■ Information provided ■
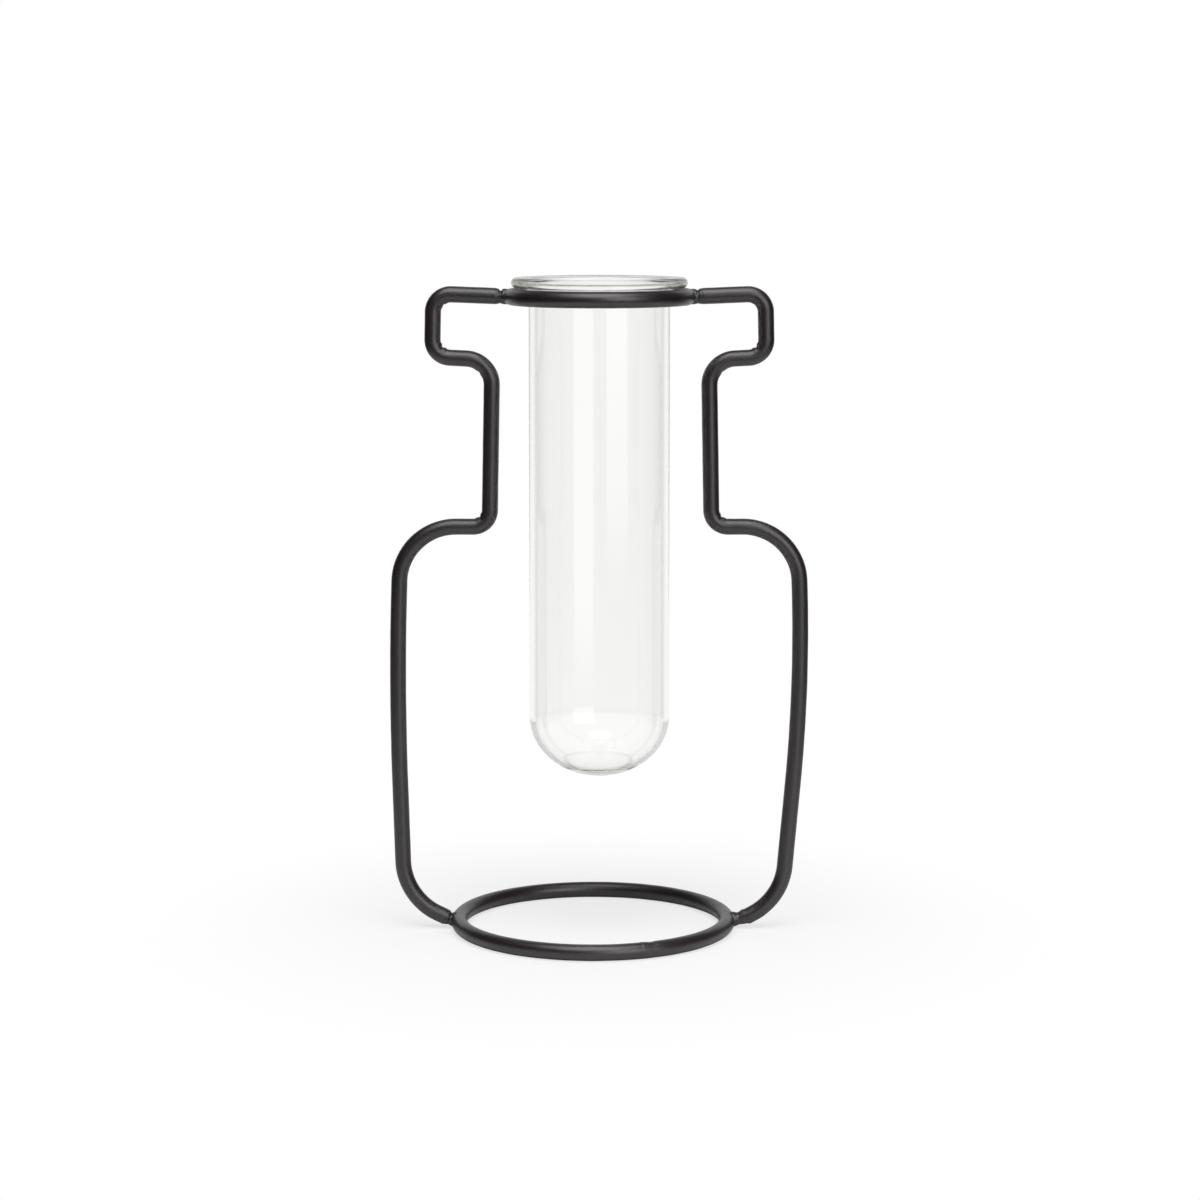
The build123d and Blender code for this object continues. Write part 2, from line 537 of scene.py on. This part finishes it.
def tube_profile():
    """Half section of the glass as (radius, height), from the bottom outside round to the bottom inside."""
    dome_height = dome_top - tube_low.z
    inner_height = dome_height - dome_wall
    bead_place = lip_radius - bead_radius
    bead_height = tube_high.z - bead_radius
    outer_flare = bead_place - tube_radius
    crown_width = bead_place - bore_radius - throat_flare
    flare_start = bead_height - bead_radius - outer_flare
    puddle_angle = math.degrees(math.acos(puddle_radius / bore_radius))
    puddle_floor = tube_low.z + dome_wall + puddle_depth
    puddle_edge = dome_top - inner_height * math.sin(math.radians(puddle_angle))
    puddle_rise = puddle_edge - puddle_floor
    puddle_curve = (puddle_radius**2 + puddle_rise**2) / (2 * puddle_rise)
    puddle_sweep = math.degrees(math.asin(puddle_radius / puddle_curve))
    points = [(0, tube_low.z)]
    points += arc((0, dome_top), (tube_radius, dome_height), -90, 0)
    points += [(tube_radius, flare_start)]
    points += arc((bead_place, flare_start), (outer_flare, outer_flare), 180, 90)
    points += arc((bead_place, bead_height), (bead_radius, bead_radius), -90, 90)
    points += arc((bead_place, tube_high.z - lip_crown), (crown_width, lip_crown), 90, 180)
    points += [(bore_radius, throat_start)]
    points += [(bore_radius, dome_top)]
    points += arc((0, dome_top), (bore_radius, inner_height), 0, -puddle_angle)
    points += arc(
        (0, puddle_floor + puddle_curve), (puddle_curve, puddle_curve), puddle_sweep - 90, -90
    )
    return points


def join_rings(shape, rings):
    """Faces between rings of the same number of vertices. A ring of one repeated vertex is a point."""
    for lower, upper in zip(rings, rings[1:]):
        for side in range(len(lower)):
            beside = (side + 1) % len(lower)
            corners = [lower[side], lower[beside], upper[beside], upper[side]]
            shape.faces.new(list(dict.fromkeys(corners)))


def make_tube():
    """Glass tube, turned from its half section."""
    shape = bmesh.new()
    rings = []
    for radius, height in tube_profile():
        if radius < axis_tolerance:
            rings.append([shape.verts.new((0, 0, height))] * tube_sides)
            continue
        ring = []
        for side in range(tube_sides):
            angle = 2 * math.pi * side / tube_sides
            ring.append(shape.verts.new((radius * math.cos(angle), radius * math.sin(angle), height)))
        rings.append(ring)
    join_rings(shape, rings)
    tube = link_shape("glass_tube", shape, glass_material())
    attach(tube, "tube")
    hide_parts("test_tube")
    return tube


def outline(side, foot_weld_length):
    """Corners of a side wire's centre line and the radius of each bend between them, as in the source."""
    neck_x = tube_radius + neck_gap + wire_radius
    shoulder_x = neck_x + neck_spread + shoulder_reach
    belly_x = shoulder_x + belly_swell
    heel_x = side * (shoulder_x - heel_setback) + base_ring_offset
    toe_x = side * (base_ring_radius + wire_radius + foot_weld_length) + base_ring_offset
    collar_top_z = tube_ring_height + collar_rise
    collar_bottom_z = collar_top_z - collar_depth
    neck_top_z = collar_bottom_z - collar_fall
    shoulder_z = neck_top_z - neck_length
    ring_joint = Vector((side * tube_ring_radius, 0, tube_ring_height))
    collar_top = Vector((side * (neck_x + collar_reach), 0, collar_top_z))
    ring_end = ring_joint + (collar_top - ring_joint).normalized() * (wire_radius + ring_weld_length)
    corners = [
        ring_end,
        collar_top,
        Vector((side * (neck_x + collar_reach + collar_flare), 0, collar_bottom_z)),
        Vector((side * neck_x + neck_offset, 0, neck_top_z)),
        Vector((side * (neck_x + neck_spread) + neck_offset, 0, shoulder_z)),
        Vector((side * shoulder_x, 0, shoulder_z)),
        Vector((side * belly_x, 0, shoulder_z * belly_height_share)),
        Vector((heel_x, 0, heel_height)),
        Vector((toe_x, 0, wire_radius + toe_lift)),
    ]
    neck_bottom, shoulder, belly, heel = corners[4:8]
    shoulder_radius = shoulder_bend + wire_radius
    belly_turn = (belly - shoulder).angle(heel - belly)
    shoulder_turn = (shoulder - neck_bottom).angle(belly - shoulder)
    free_run = (belly - shoulder).length - shoulder_radius * math.tan(shoulder_turn / 2)
    radii = [
        collar_bend + wire_radius,
        collar_bend + wire_radius,
        neck_top_bend + wire_radius,
        neck_bottom_bend + wire_radius,
        shoulder_radius,
        belly_bow_share * free_run / math.tan(belly_turn / 2),
        heel_bend + wire_radius,
    ]
    return corners, radii


def straight_steps(start, end, step):
    """Steps of a route from one place almost to another, as (place, inwards, bend place).

    The bend place is the distance from a creased bend's middle, the side it turns to and its crease share.
    """
    run = end - start
    inwards = run.normalized().cross(Vector((0, 1, 0)))
    count = max(1, math.ceil(run.length / step))
    return [(start + run * i / count, inwards, None) for i in range(count)]


def bend_steps(corner, before, after, radius, crease_share):
    """Steps round a bend."""
    turn = before.angle(after)
    reach = radius * math.tan(turn / 2)
    inside = before.cross(Vector((0, 1, 0)))
    side = 1 if inside.dot(after) > 0 else -1
    centre = corner - before * reach + inside * side * radius
    count = max(least_bend_steps, math.ceil(turn * radius / bend_step))
    steps = []
    for i in range(count):
        angle = turn * i / count
        towards = inside * side * math.cos(angle) - before * math.sin(angle)
        bend_place = (radius * (angle - turn / 2), side, crease_share)
        steps.append((centre - towards * radius, towards * side, bend_place))
    return steps


def rounded_route(corners, radii, crease_shares):
    """Steps along a line with rounded corners, of which the first ones may be creased."""
    steps = []
    start = corners[0]
    shares = list(crease_shares) + [0.0] * len(radii)
    for before, corner, after, radius, share in zip(corners, corners[1:], corners[2:], radii, shares):
        before_way = (corner - before).normalized()
        after_way = (after - corner).normalized()
        reach = radius * math.tan(before_way.angle(after_way) / 2)
        steps += straight_steps(start, corner - before_way * reach, wire_step if steps else bend_step)
        steps += bend_steps(corner, before_way, after_way, radius, share)
        start = corner + after_way * reach
    steps += straight_steps(start, corners[-1], bend_step)
    steps.append((corners[-1], steps[-1][1], None))
    return steps


def ring_route(ring_radius, start, turn, step, centre):
    """Steps along part of a ring, from an angle round by a turn, both in radians."""
    count = math.ceil(turn * ring_radius / step)
    steps = []
    for i in range(count + 1):
        angle = start + turn * i / count
        outwards = Vector((math.cos(angle), math.sin(angle), 0))
        steps.append((centre + outwards * ring_radius, -outwards, None))
    return steps


def hump(distance, width):
    """Height of a smooth hump, 1 at its middle."""
    return math.exp(-((distance / width) ** 2))


def noise_share(place, scale):
    """Smooth noise between about 0 and 1."""
    return 0.5 + 0.5 * noise.noise(place * scale)


def crease(bend_place, towards):
    """How far the inside of a tight bend stands out: a notch at its middle between two small lips."""
    if bend_place is None:
        return 0.0
    distance, side, share = bend_place
    facing = max(0.0, towards * side)
    notch = crease_notch * hump(distance, crease_width)
    lips = crease_lip * hump(abs(distance) - crease_lip_place, crease_width)
    return share * (lips - notch) * facing**crease_sharpness


def unevenness(place):
    """How far the coat falls short of its full thickness at a place."""
    return coat_unevenness * noise_share(place, coat_unevenness_scale)


def end_inset(distance):
    """How much thinner a wire is near its rounded end."""
    if distance >= end_rounding:
        return 0.0
    share = 1 - distance / end_rounding
    return end_rounding * (1 - math.sqrt(1 - share**2))


def grinding(place):
    """How deep a ground flat is beside the base ring's seam."""
    if place.z > base_high.z:
        return 0.0
    angle = math.degrees(math.atan2(place.y, place.x - base_ring_offset))
    share = 1 - ((angle - grind_angle) / grind_half_angle) ** 2
    return grind_depth * max(0.0, share)


def sweep(shape, route, across, radius_at):
    """Closed tube along a route. The radius depends on the step, the place and the angle round the wire."""
    rings = []
    for index, (place, inwards, bend_place) in enumerate(route):
        ring = []
        for side in range(wire_sides):
            angle = 2 * math.pi * side / wire_sides
            out = inwards * math.cos(angle) + across * math.sin(angle)
            radius = radius_at(index, place + out * wire_radius, math.cos(angle), bend_place)
            ring.append(shape.verts.new(place + out * radius))
        rings.append(ring)
    join_rings(shape, rings)
    shape.faces.new(rings[0])
    shape.faces.new(rings[-1])
    bmesh.ops.recalc_face_normals(shape, faces=shape.faces)


def finish_piece(name, shape, node, material):
    """Turns a shape into a piece of the stand that stands for a CAD node."""
    piece = link_shape(name, shape, material)
    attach(piece, "stand")
    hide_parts(node)
    return piece


def upwards(place, middle):
    """How high a place lies on a wire: 0 in its lower half and 1 on its top."""
    return max(0.0, (place.z - middle.z) / wire_radius)


def top_share(place, middle):
    """1 on top of a wire and less under it, where welds and wire ends are fuller."""
    return underside_share + (1 - underside_share) * upwards(place, middle)


def make_side_wire(name, side, foot_weld_length, coat):
    """Side wire with creased bends and rounded ends."""
    crease_shares = left_crease_shares if side < 0 else right_crease_shares
    route = rounded_route(*outline(side, foot_weld_length), crease_shares)
    last = len(route) - 1

    def radius_at(index, place, towards, bend_place):
        middle = route[index][0]
        end = (middle - route[0 if index < last / 2 else last][0]).length
        inset = end_inset(end) * top_share(place, middle)
        return wire_radius - unevenness(place) - inset + crease(bend_place, towards)

    shape = bmesh.new()
    sweep(shape, route, Vector((0, 1, 0)), radius_at)
    return finish_piece("bent_" + name, shape, name, coat)


def make_ring(name, ring_radius, seam_angle, centre, coat):
    """Ring of wire, open where its seam weld closes it, with a ground flat beside the base ring's seam."""
    opening = seam_weld_length / ring_radius
    start = math.radians(seam_angle) + opening / 2
    route = ring_route(ring_radius, start, 2 * math.pi - opening, wire_step, centre)

    def radius_at(index, place, towards, bend_place):
        return wire_radius - unevenness(place) - grinding(place) * upwards(place, centre)

    shape = bmesh.new()
    sweep(shape, route, Vector((0, 0, 1)), radius_at)
    return finish_piece("bent_" + name, shape, name, coat)


def make_seam_weld(name, ring_radius, seam_angle, centre, coat):
    """Weld that closes a ring, dressed nearly flush with it, with a low ridge left beside it."""
    turn = (seam_weld_length + 2 * seam_overlap) / ring_radius
    route = ring_route(ring_radius, math.radians(seam_angle) - turn / 2, turn, weld_step, centre)
    last = len(route) - 1

    def radius_at(index, place, towards, bend_place):
        from_middle = turn * ring_radius * (index / last - 0.5)
        ridge = seam_ridge * hump(from_middle - seam_ridge_place, seam_ridge_width)
        past_edge = max(0.0, abs(from_middle) - seam_weld_length / 2) / seam_overlap
        cover = seam_cover * (1 - 2 * past_edge)
        return wire_radius - unevenness(place) + (ridge - grinding(place)) * upwards(place, centre) + cover

    shape = bmesh.new()
    sweep(shape, route, Vector((0, 0, 1)), radius_at)
    return finish_piece("dressed_" + name, shape, name, coat)


def make_joint_weld(place_name, wire_end, wire_direction, joint, coat):
    """Lumpy weld between the end of a wire and the outside of a ring."""
    notch_depth, notch_share, notch_width_share = weld_notches[place_name]
    start = wire_end - wire_direction * weld_overlap
    inwards = Vector((joint.x - wire_end.x, 0, 0)).normalized()
    surface = joint - inwards * wire_radius
    end = surface + inwards * weld_overlap
    gap = abs(surface.x - wire_end.x)
    route = straight_steps(start, end, weld_step)
    route.append((end, route[-1][1], None))

    def radius_at(index, place, towards, bend_place):
        middle = route[index][0]
        share = (middle.x - wire_end.x) * inwards.x / gap
        notch = notch_depth * hump(share - notch_share, notch_width_share)
        lump = weld_lump * noise_share(place, weld_lump_scale)
        return wire_radius - weld_root_inset - notch * top_share(place, middle) - lump

    shape = bmesh.new()
    sweep(shape, route, Vector((0, 1, 0)), radius_at)
    name = place_name + "_weld"
    return finish_piece("lumpy_" + name, shape, name, coat)


def make_stand():
    """Wires, rings and welds of the stand."""
    coat = coat_material("black_powder_coat", coat_colour, coat_roughness, coat_peel_height)
    weld_coat = coat_material("coated_weld", weld_colour, weld_roughness, weld_lump_height)
    ring_centre = Vector((0, 0, tube_ring_height))
    base_centre = Vector((base_ring_offset, 0, base_ring_height))
    pieces = [
        make_ring("tube_ring", tube_ring_radius, tube_seam_angle, ring_centre, coat),
        make_ring("base_ring", base_ring_radius, base_seam_angle, base_centre, coat),
        make_seam_weld("tube_ring_seam_weld", tube_ring_radius, tube_seam_angle, ring_centre, weld_coat),
        make_seam_weld("base_ring_seam_weld", base_ring_radius, base_seam_angle, base_centre, weld_coat),
    ]
    sides = (("left", -1, left_foot_weld_length), ("right", 1, right_foot_weld_length))
    for word, side, foot_weld_length in sides:
        corners, radii = outline(side, foot_weld_length)
        ring_joint = ring_centre + Vector((side * tube_ring_radius, 0, 0))
        base_joint = base_centre + Vector((side * base_ring_radius, 0, 0))
        ring_way = (corners[0] - corners[1]).normalized()
        foot_way = (corners[-1] - corners[-2]).normalized()
        pieces += [
            make_side_wire(word + "_side_wire", side, foot_weld_length, coat),
            make_joint_weld("upper_" + word, corners[0], ring_way, ring_joint, weld_coat),
            make_joint_weld("lower_" + word, corners[-1], foot_way, base_joint, weld_coat),
        ]
    return pieces


scene = bpy.context.scene
scene.view_settings.view_transform = "Standard"
scene.cycles.max_bounces = light_bounces
scene.cycles.glossy_bounces = light_bounces
scene.cycles.transmission_bounces = light_bounces
make_camera()
make_world()
floor = make_floor()
tube = make_tube()
light_studio(floor, tube, make_stand())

■ Directions ■
Reproduce exactly, please, only the lines from the start of the data above to the line that contains "shape.faces.new(list(dict.fromkeys(corners)))", with both ends kept.

■ Exercise output ■
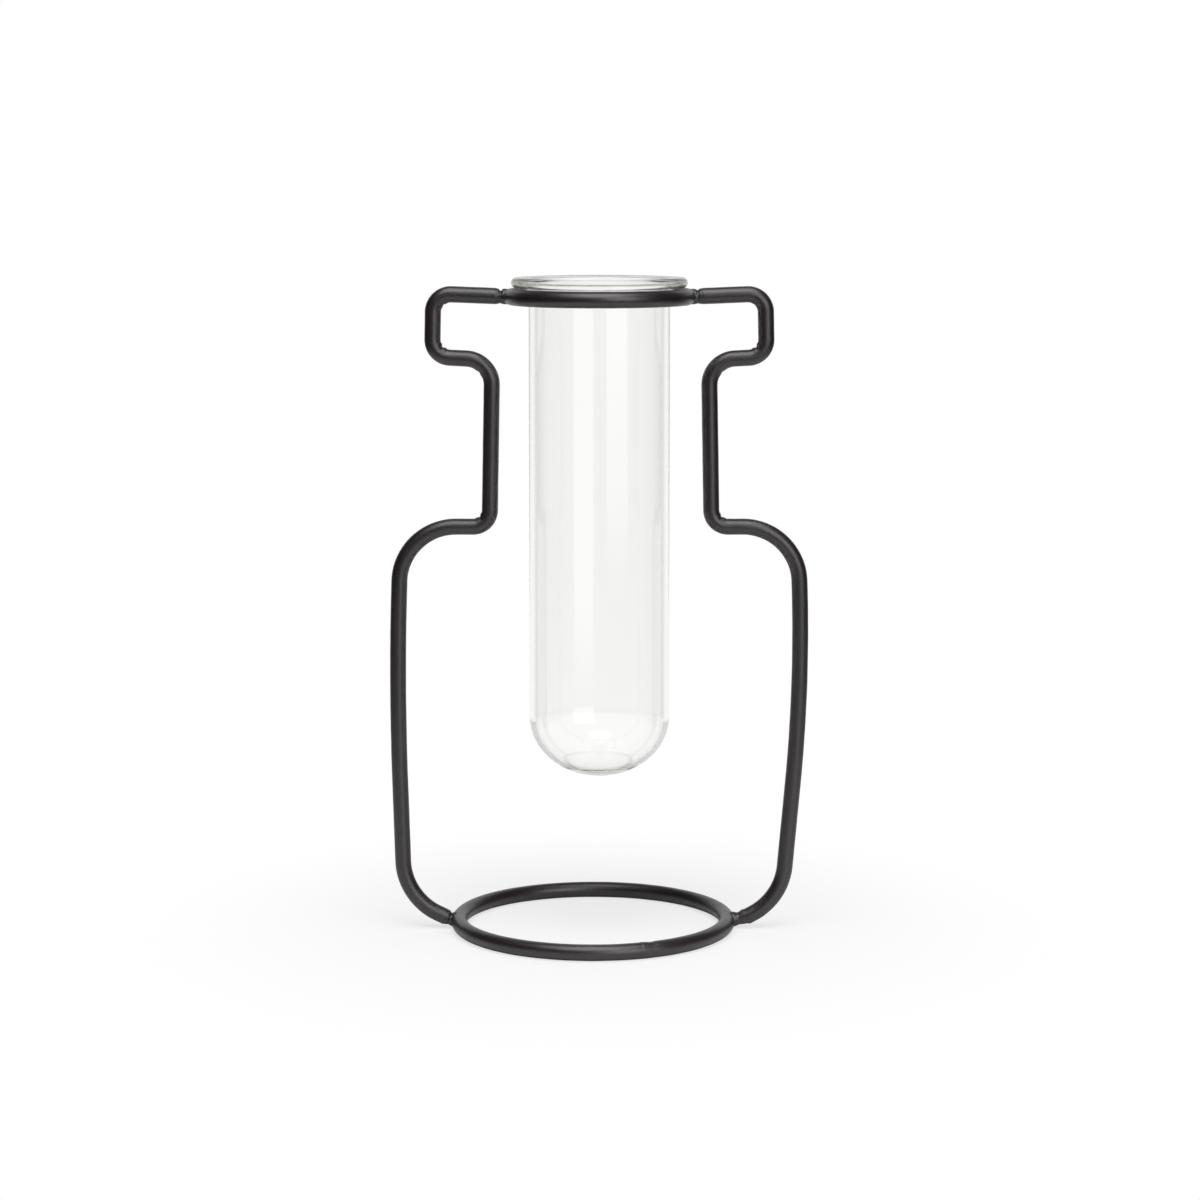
The build123d and Blender code for this object continues. Write part 2, from line 537 of scene.py on. This part finishes it.
def tube_profile():
    """Half section of the glass as (radius, height), from the bottom outside round to the bottom inside."""
    dome_height = dome_top - tube_low.z
    inner_height = dome_height - dome_wall
    bead_place = lip_radius - bead_radius
    bead_height = tube_high.z - bead_radius
    outer_flare = bead_place - tube_radius
    crown_width = bead_place - bore_radius - throat_flare
    flare_start = bead_height - bead_radius - outer_flare
    puddle_angle = math.degrees(math.acos(puddle_radius / bore_radius))
    puddle_floor = tube_low.z + dome_wall + puddle_depth
    puddle_edge = dome_top - inner_height * math.sin(math.radians(puddle_angle))
    puddle_rise = puddle_edge - puddle_floor
    puddle_curve = (puddle_radius**2 + puddle_rise**2) / (2 * puddle_rise)
    puddle_sweep = math.degrees(math.asin(puddle_radius / puddle_curve))
    points = [(0, tube_low.z)]
    points += arc((0, dome_top), (tube_radius, dome_height), -90, 0)
    points += [(tube_radius, flare_start)]
    points += arc((bead_place, flare_start), (outer_flare, outer_flare), 180, 90)
    points += arc((bead_place, bead_height), (bead_radius, bead_radius), -90, 90)
    points += arc((bead_place, tube_high.z - lip_crown), (crown_width, lip_crown), 90, 180)
    points += [(bore_radius, throat_start)]
    points += [(bore_radius, dome_top)]
    points += arc((0, dome_top), (bore_radius, inner_height), 0, -puddle_angle)
    points += arc(
        (0, puddle_floor + puddle_curve), (puddle_curve, puddle_curve), puddle_sweep - 90, -90
    )
    return points


def join_rings(shape, rings):
    """Faces between rings of the same number of vertices. A ring of one repeated vertex is a point."""
    for lower, upper in zip(rings, rings[1:]):
        for side in range(len(lower)):
            beside = (side + 1) % len(lower)
            corners = [lower[side], lower[beside], upper[beside], upper[side]]
            shape.faces.new(list(dict.fromkeys(corners)))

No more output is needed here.